Sharebrokers slash valuations

Tony Conroy
Tony Conroy
Sharebrokers ABN Amro Craigs and Forsyth Barr yesterday slashed their valuations of Fisher and Paykel Appliances in the wake of Monday's savage profit and trading update.

ABN marked down its valuation of Fisher and Paykel Appliances to 51c a share from the previous target of $1.57.

Forsyth Barr nearly halved its valuation of the company to $1.20 a share from $2.18.

Shares were trading slightly up yesterday after speculation the Government might step in as a lender of last resort for the company, which has downgraded its full-year profit to between $25 million and $30 million.

Fisher and Paykel Appliances also outlined a sharp fall in trading in the nine months ended January, with 2009 debt projected to reach $570 million, around twice the level of 2008.

ABN broker Chris Timms said the rise in debt reflected a substantial build-up in inventory globally and the fall in the value of the New Zealand dollar.

Management was confident that represented a temporary spike and had indicated a substantial reduction in net debt next year through about $95 million of asset sales.

Nevertheless, an equity raising was planned, he said.

"Trading conditions remain weak, with limited visibility available even to manage-ment. Risks to earnings appear to be on the down side.

"In addition, debt reduction is contingent upon asset sales in a difficult environment."

Terms for an equity raising were currently unknown, albeit the timing was clearly far from ideal, Mr Timms said.

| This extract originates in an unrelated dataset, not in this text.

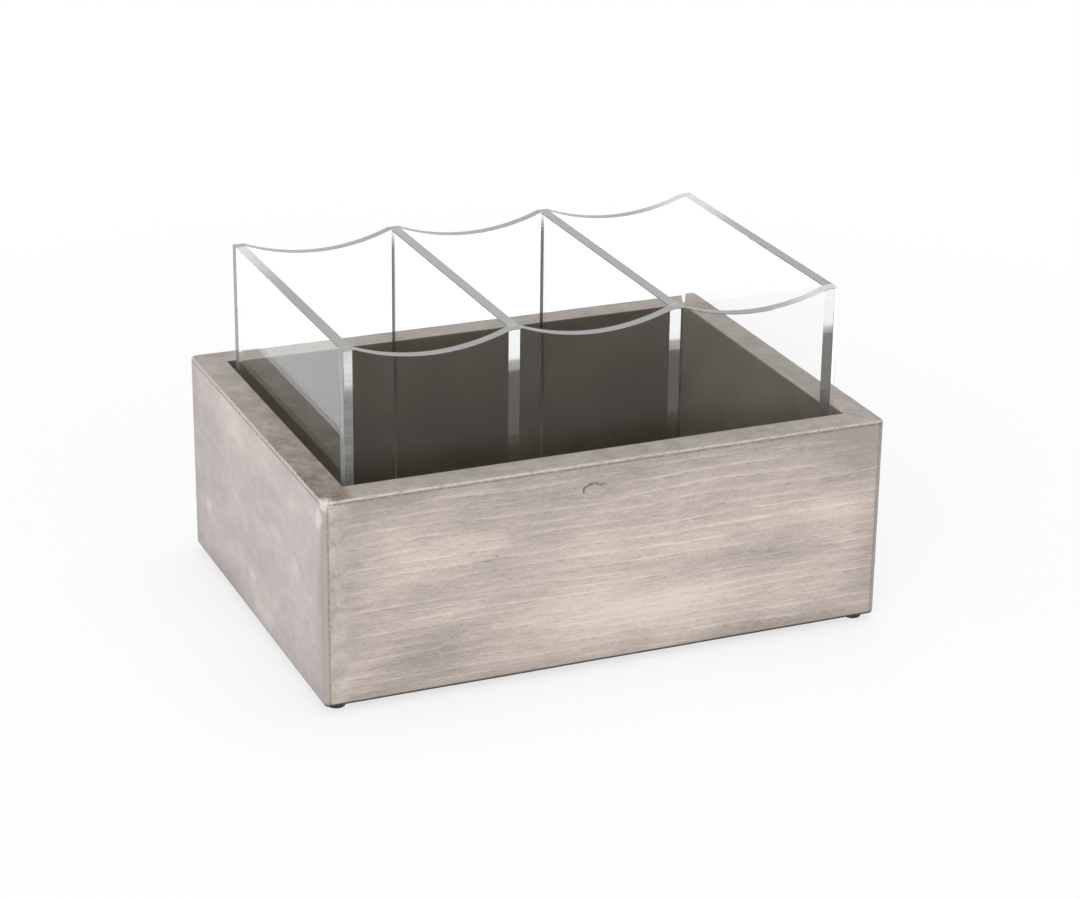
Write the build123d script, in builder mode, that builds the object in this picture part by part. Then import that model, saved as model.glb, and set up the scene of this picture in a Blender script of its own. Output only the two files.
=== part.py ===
from build123d import *
import os

# Table caddy: an open wooden box on four rubber feet, and a clear acrylic insert with three
# compartments that stands loose in the box and lifts straight up out of it.
# Sizes are in millimetres. The origin is on the table, under the middle of the box.
# +X points right, -Y is the front and +Z points up.

# ---------------------------------------------------------------- wooden box
box_width = 305.0               # outside, left to right
box_depth = 220.0               # outside, front to back
board_height = 110.0            # from the underside of the boards to the rim
side_board_thickness = 16.0     # left and right boards
long_board_thickness = 16.0     # front and back boards
lap_depth = 8.0                 # how far a long board's end goes into a side board
corner_radius = 2.5             # upright outside corners
rim_radius = 1.5                # outer edge of the rim
underside_radius = 2.0          # outer edge along the bottom

# ---------------------------------------------------------------- base panel
base_thickness = 6.0
base_rabbet_width = 8.0         # how far the panel goes in under each board
base_fit = 0.3                  # gap between the panel's edge and its rabbet

# ---------------------------------------------------------------- brads
brad_diameter = 1.6
brad_fit = 0.02                 # gap round a brad in the wood
brad_set = 1.0                  # how deep a brad's head lies under the surface
corner_brad_length = 30.0
corner_brad_count = 3           # in each corner, one above the other
corner_brad_margin = 16.0       # from the rim and from the underside to the end brads
base_brad_length = 20.0
base_brad_inset = 4.0           # from the base panel's edge to a brad's middle
front_base_brads = 4            # along the front, and again along the back
side_base_brads = 2             # along each side
base_brad_margin = 34.0         # from the base panel's corner to the first brad

# ---------------------------------------------------------------- feet
foot_height = 3.0
foot_top_diameter = 11.0
foot_sole_diameter = 9.0
foot_sole_radius = 0.8          # rounding round the sole
foot_inset = 8.5                # from the box's outside to a foot's middle

# ---------------------------------------------------------------- clear insert
sheet_thickness = 6.0
insert_height = 171.0
insert_clearance_x = 3.0        # between the insert and the box, at each end
insert_clearance_y = 5.5        # between the insert and the box, at front and back
bay_count = 3
scallop_sag = 7.6               # how far the panels dip over the middle of each bay
sheet_edge_radius = 0.4         # polished outside edges of the panels

# ---------------------------------------------------------------- places worked out from the sizes
wood_bottom = foot_height
rim_height = wood_bottom + board_height
floor_height = wood_bottom + base_thickness
inner_width = box_width - 2 * side_board_thickness
inner_depth = box_depth - 2 * long_board_thickness
lip_thickness = side_board_thickness - lap_depth
long_board_length = box_width - 2 * lip_thickness
base_length = inner_width + 2 * base_rabbet_width - 2 * base_fit
base_width = inner_depth + 2 * base_rabbet_width - 2 * base_fit
brad_radius = brad_diameter / 2
bore_radius = brad_radius + brad_fit
insert_width = inner_width - 2 * insert_clearance_x
insert_depth = inner_depth - 2 * insert_clearance_y
wall_length = insert_depth - 2 * sheet_thickness
bay_pitch = (insert_width - sheet_thickness) / bay_count
bay_width = bay_pitch - sheet_thickness
overrun = 1.0                   # how far a cutting solid stands proud of what it cuts

ALIGN_BOTTOM = (Align.CENTER, Align.CENTER, Align.MIN)


def spread(count, low, high):
    """Evenly spaced places from low to high."""
    if count < 2:
        return [(low + high) / 2]
    return [low + (high - low) * i / (count - 1) for i in range(count)]


# Places of the brads. A corner brad lies along X in the middle of a long board's thickness.
corner_brad_heights = spread(
    corner_brad_count, wood_bottom + corner_brad_margin, rim_height - corner_brad_margin
)
long_board_y = (box_depth - long_board_thickness) / 2
corner_brad_head_x = box_width / 2 - brad_set

# A base brad stands upright near the base panel's edge, driven up into the board over it with
# its head flush with the panel's underside.
base_brad_x = base_length / 2 - base_brad_inset
base_brad_y = base_width / 2 - base_brad_inset
base_brad_reach_x = base_length / 2 - base_brad_margin
base_brad_reach_y = base_width / 2 - base_brad_margin
front_brad_places = [
    (x, end * base_brad_y)
    for x in spread(front_base_brads, -base_brad_reach_x, base_brad_reach_x)
    for end in (-1, 1)
]
side_brad_places = [
    (side * base_brad_x, y)
    for y in spread(side_base_brads, -base_brad_reach_y, base_brad_reach_y)
    for side in (-1, 1)
]


# ---------------------------------------------------------------- pieces of the box
def corner_bars(radius, sides, ends, mode=Mode.ADD):
    """Round bars along X where the corner brads lie, from their heads inwards."""
    for side in sides:
        for end in ends:
            for height in corner_brad_heights:
                head = (side * corner_brad_head_x, end * long_board_y, height)
                with Locations(Plane(origin=head, z_dir=(-side, 0, 0))):
                    Cylinder(radius, corner_brad_length, align=ALIGN_BOTTOM, mode=mode)


def base_bars(radius, places, mode=Mode.ADD):
    """Upright round bars where the base brads stand, from the panel's underside upwards."""
    with Locations([(x, y, wood_bottom) for x, y in places]):
        Cylinder(radius, base_brad_length, align=ALIGN_BOTTOM, mode=mode)


def side_board(side):
    """Full-depth board with a rabbet at each end and one along the bottom. side is -1 or 1."""
    middle_x = side * (box_width - side_board_thickness) / 2
    inner_x = side * inner_width / 2
    with BuildPart() as board:
        with Locations((middle_x, 0, wood_bottom)):
            Box(side_board_thickness, box_depth, board_height, align=ALIGN_BOTTOM)
        outer_face = board.faces().sort_by(Axis.X)[-1 if side > 0 else 0]
        fillet(outer_face.edges().filter_by(Axis.Z), corner_radius)
        for face, radius in (
            (board.faces().sort_by(Axis.Z)[-1], rim_radius),
            (board.faces().sort_by(Axis.Z)[0], underside_radius),
        ):
            fillet(face.edges().filter_by(lambda e: abs(e.center().X - inner_x) > 0.01), radius)
        # end rabbets for the front and back boards
        with Locations(*[(inner_x, end * long_board_y, wood_bottom - overrun) for end in (-1, 1)]):
            Box(
                2 * lap_depth,
                long_board_thickness,
                board_height + 2 * overrun,
                align=ALIGN_BOTTOM,
                mode=Mode.SUBTRACT,
            )
        # bottom rabbet for the base panel
        with Locations((inner_x, 0, wood_bottom - overrun)):
            Box(
                2 * base_rabbet_width,
                box_depth,
                base_thickness + overrun,
                align=ALIGN_BOTTOM,
                mode=Mode.SUBTRACT,
            )
        corner_bars(bore_radius, [side], [-1, 1], mode=Mode.SUBTRACT)
        base_bars(bore_radius, [p for p in side_brad_places if p[0] * side > 0], mode=Mode.SUBTRACT)
    return board


def long_board(end):
    """Front or back board with square ends and a rabbet along the bottom. end is -1 or 1."""
    with BuildPart() as board:
        with Locations((0, end * long_board_y, wood_bottom)):
            Box(long_board_length, long_board_thickness, board_height, align=ALIGN_BOTTOM)
        outer_face = board.faces().sort_by(Axis.Y)[-1 if end > 0 else 0]
        underside_edge, rim_edge = outer_face.edges().filter_by(Axis.X).sort_by(Axis.Z)
        fillet(rim_edge, rim_radius)
        fillet(underside_edge, underside_radius)
        with Locations((0, end * inner_depth / 2, wood_bottom - overrun)):
            Box(
                long_board_length,
                2 * base_rabbet_width,
                base_thickness + overrun,
                align=ALIGN_BOTTOM,
                mode=Mode.SUBTRACT,
            )
        corner_bars(bore_radius, [-1, 1], [end], mode=Mode.SUBTRACT)
        base_bars(bore_radius, [p for p in front_brad_places if p[1] * end > 0], mode=Mode.SUBTRACT)
    return board


def rubber_foot(side, end):
    """Stick-on bumper: a short cone that narrows to a rounded sole."""
    place = (side * (box_width / 2 - foot_inset), end * (box_depth / 2 - foot_inset), 0)
    sole_corner = (foot_sole_diameter / 2, 0)
    top_corner = (foot_top_diameter / 2, foot_height)
    with BuildPart() as foot:
        with BuildSketch(Plane(origin=place, x_dir=(1, 0, 0), z_dir=(0, -1, 0))) as profile:
            Polygon((0, 0), sole_corner, top_corner, (0, foot_height), align=None)
            fillet(profile.vertices().sort_by_distance(sole_corner)[0], foot_sole_radius)
        revolve(axis=Axis(place, (0, 0, 1)))
    return foot


# ---------------------------------------------------------------- pieces of the insert
def scalloped_panel(end):
    """Panel the full width of the insert, dipping in an arc over each bay. end is -1 or 1."""
    outer_y = end * insert_depth / 2
    start_y = outer_y if end > 0 else outer_y + sheet_thickness
    half = insert_width / 2
    top = floor_height + insert_height
    with BuildPart() as panel:
        with BuildSketch(Plane.XZ.offset(-start_y)):
            with BuildLine():
                Polyline((-half, top), (-half, floor_height), (half, floor_height), (half, top))
                for bay in range(bay_count):
                    middle = (bay - (bay_count - 1) / 2) * bay_pitch
                    low = middle - bay_width / 2
                    high = middle + bay_width / 2
                    Line((low - sheet_thickness, top), (low, top))
                    ThreePointArc((low, top), (middle, top - scallop_sag), (high, top))
                Line((high, top), (high + sheet_thickness, top))
            make_face()
        extrude(amount=sheet_thickness)
        fillet(panel.edges().filter_by(Axis.Z), sheet_edge_radius)
    return panel


def cross_plate(middle_x, foot_z):
    """Plate that runs front to back between the panels, up to the insert's top."""
    with BuildPart() as plate:
        with Locations((middle_x, 0, foot_z)):
            Box(
                sheet_thickness,
                wall_length,
                floor_height + insert_height - foot_z,
                align=ALIGN_BOTTOM,
            )
    return plate


# ---------------------------------------------------------------- the box
left_board = side_board(-1)
right_board = side_board(1)
front_board = long_board(-1)
back_board = long_board(1)

with BuildPart() as base_panel:
    with Locations((0, 0, wood_bottom)):
        Box(base_length, base_width, base_thickness, align=ALIGN_BOTTOM)
    base_bars(bore_radius, front_brad_places + side_brad_places, mode=Mode.SUBTRACT)

with BuildPart() as corner_brads:
    corner_bars(brad_radius, [-1, 1], [-1, 1])

with BuildPart() as base_brads:
    base_bars(brad_radius, front_brad_places + side_brad_places)

foot_front_left = rubber_foot(-1, -1)
foot_front_right = rubber_foot(1, -1)
foot_back_left = rubber_foot(-1, 1)
foot_back_right = rubber_foot(1, 1)

# ---------------------------------------------------------------- the insert
insert_front_panel = scalloped_panel(-1)
insert_back_panel = scalloped_panel(1)

insert_wall_x = (insert_width - sheet_thickness) / 2
insert_left_wall = cross_plate(-insert_wall_x, floor_height)
insert_right_wall = cross_plate(insert_wall_x, floor_height)

with BuildPart() as insert_base:
    with Locations((0, 0, floor_height)):
        Box(
            insert_width - 2 * sheet_thickness,
            wall_length,
            sheet_thickness,
            align=ALIGN_BOTTOM,
        )

insert_left_divider = cross_plate(-bay_pitch / 2, floor_height + sheet_thickness)
insert_right_divider = cross_plate(bay_pitch / 2, floor_height + sheet_thickness)

# ---------------------------------------------------------------- write the pieces
os.makedirs("parts", exist_ok=True)

pieces = {
    "front_board": front_board,
    "back_board": back_board,
    "left_board": left_board,
    "right_board": right_board,
    "base_panel": base_panel,
    "corner_brads": corner_brads,
    "base_brads": base_brads,
    "foot_front_left": foot_front_left,
    "foot_front_right": foot_front_right,
    "foot_back_left": foot_back_left,
    "foot_back_right": foot_back_right,
    "insert_front_panel": insert_front_panel,
    "insert_back_panel": insert_back_panel,
    "insert_left_wall": insert_left_wall,
    "insert_right_wall": insert_right_wall,
    "insert_base": insert_base,
    "insert_left_divider": insert_left_divider,
    "insert_right_divider": insert_right_divider,
}
for name, piece in pieces.items():
    piece.part.label = name
    export_step(piece.part, f"parts/{name}.step")
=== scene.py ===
# %% [markdown]
# # A table caddy: a washed wooden box with a clear lift-out insert
#
# The real thing is an open pine box with a grey limewash, dark inside, on four rubber feet. In it
# stands a loose insert of clear acrylic with three compartments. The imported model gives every
# solid and its place, so this lesson only makes the surfaces: it reads sizes from the frame and
# builds each visible piece where the frame says.

import math
from types import SimpleNamespace

import bmesh
import bpy
from mathutils import Matrix, Vector, noise


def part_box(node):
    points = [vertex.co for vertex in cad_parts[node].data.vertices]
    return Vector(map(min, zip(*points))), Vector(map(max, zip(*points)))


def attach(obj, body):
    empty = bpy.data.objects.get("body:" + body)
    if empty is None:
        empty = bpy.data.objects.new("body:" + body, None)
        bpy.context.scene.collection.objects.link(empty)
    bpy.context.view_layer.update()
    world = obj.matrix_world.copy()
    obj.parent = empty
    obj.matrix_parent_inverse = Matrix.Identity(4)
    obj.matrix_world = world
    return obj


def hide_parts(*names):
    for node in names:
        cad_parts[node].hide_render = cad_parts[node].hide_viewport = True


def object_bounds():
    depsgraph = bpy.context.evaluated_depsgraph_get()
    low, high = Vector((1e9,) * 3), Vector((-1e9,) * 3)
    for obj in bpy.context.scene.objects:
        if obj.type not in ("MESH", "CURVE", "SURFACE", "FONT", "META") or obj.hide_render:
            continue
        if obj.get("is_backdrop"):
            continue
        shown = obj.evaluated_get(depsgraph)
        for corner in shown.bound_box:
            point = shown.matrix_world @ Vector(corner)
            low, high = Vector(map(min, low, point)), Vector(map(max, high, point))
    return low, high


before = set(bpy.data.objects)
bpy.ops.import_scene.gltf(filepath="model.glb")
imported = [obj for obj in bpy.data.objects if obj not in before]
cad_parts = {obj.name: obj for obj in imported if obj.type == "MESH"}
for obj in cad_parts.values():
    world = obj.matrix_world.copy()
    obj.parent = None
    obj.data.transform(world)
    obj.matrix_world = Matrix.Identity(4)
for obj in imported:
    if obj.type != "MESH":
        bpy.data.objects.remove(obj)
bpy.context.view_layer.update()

# %% [markdown]
# ## Sizes
#
# Everything is in metres, and z = 0 is the table. Sizes that the frame holds are read from it, so
# that a board or a sheet can't drift from its solid. Only the roundings are written here, because
# a box has no record of them.

# %% Sizes of the box
mm = 0.001

half_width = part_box("right_board")[1].x
half_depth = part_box("right_board")[1].y
wood_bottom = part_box("right_board")[0].z
rim_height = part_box("right_board")[1].z
lip_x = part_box("front_board")[1].x              # where the front board ends and a side board's lip begins
inner_x = -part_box("left_board")[1].x            # inside faces of the box
inner_y = -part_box("front_board")[1].y
rebate_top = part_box("base_panel")[1].z          # underside of the boards over the base panel
lap = lip_x - inner_x                           # how deep the rebates are

corner_radius = 2.5 * mm
rim_radius = 1.5 * mm
underside_radius = 2.0 * mm
inner_rim_radius = 0.5 * mm

print("box", 2 * half_width, "x", 2 * half_depth, "rim at", rim_height)

# %% [markdown]
# ## Small helpers
#
# Colours are picked in a paint program as sRGB hex, but a shader works in linear light, so one
# function turns one into the other. Another adds a node, sets what it is told and links the
# sockets that it is given, so that a material reads like a list of steps. Every pattern is laid out
# in Object coordinates, which are real metres, so it keeps its true size on each piece.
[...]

Such limited predictability and the risks implied were likely to continue to be priced into the stock in the near term.

Forsyth Barr broker Tony Conroy said his downgrade highlighted how prospects for the second half of the financial year had deteriorated for Fisher and Paykel Appliances, which faced the "perfect storm" of sharp falls in demand and high raw materials costs.

Year-to-date revenue was down 13% in New Zealand and the US, 19% in Europe and 8.5% in Australia.

That implied "massive" second-half sales falls of 18% to 20% in New Zealand, Australia and the US and closer to 30% in Europe.

While moving manufacturing to Asia and Mexico would help Fisher and Paykel Appliances remain price-competitive, and raw material costs had fallen, the company faced sharply falling demand in its major markets and intense competition for sales.

"We have again reduced our forecasts and increased projected debt levels. Earnings predictability is clearly low and the extent of any dilution from an equity raising is unclear."

Fisher and Paykel Appliances shares bounced back yesterday to close at 72c, up 7c, with 3.86 million shares traded.

Messrs Timms and Conroy agreed some of the improvement was because of perception the shares had been oversold.